When I rule the world! When I rule the world!
When I rule the world in my mommy's high heels!
Some of the LGBT-friendly curricular material aimed at older children is quite sexually explicit. The GLSEN-recommended reading list for grades 7-12 is dominated by such material, depicting the queer sexuality spectrum. In Your Face: Stories from the Lives of Queer Youth features a 17-year-old who writes, "I identify as bisexual and have since I was about six or seven. . . . I sort of experimented when I was young." Another GLSEN recommendation, Revolutionary Voices: A Multicultural Queer Youth Anthology, has a 16-year-old contributor who explains, "My sexuality is as fluid, indefinable and ever-changing as the north flowing river."

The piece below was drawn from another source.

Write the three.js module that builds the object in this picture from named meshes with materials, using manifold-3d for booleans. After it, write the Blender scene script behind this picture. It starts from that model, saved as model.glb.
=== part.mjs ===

Some of the most explicit homosexual material has shown up in classrooms. An Ohio teacher encouraged her freshman students to read Entries From a Hot Pink Notebook, a teen coming-out story that includes a graphic depiction of sex between two 14-year-old boys. In Newton, Massachusetts, a public school teacher assigned his 15-year-old students The Perks of Being a Wallflower, a farrago of sexual confusion, featuring an episode of bestiality as one of its highlights. Such books represent a growth industry for publishers, including mainstream firms.
As part of its effort to make the public schools into an arena of homosexual and transgender advocacy, GLSEN works assiduously to build a wide network of student organizers. It looks for recruits as young as 14, who in turn are to bring on board other students to form gay/straight alliances or other homosexual-themed student clubs at their schools. Glancing over the biographies of 2002's student organizers reveals a uniform faith among them that experimenting with a range of homosexual behaviors serves the cause of civil rights.

The LGBTQ movement, gay/straight alliances, and GLSEN have become quite efficient about using the issue of
"safety" and demanding
"safe spaces" to silence opponents. Having a history of gay and lesbian individuals being bullied at school has allowed groups like GLSEN to command the upper hand in debates on
"tolerance" in the school system. What they demand they usually succeed in getting.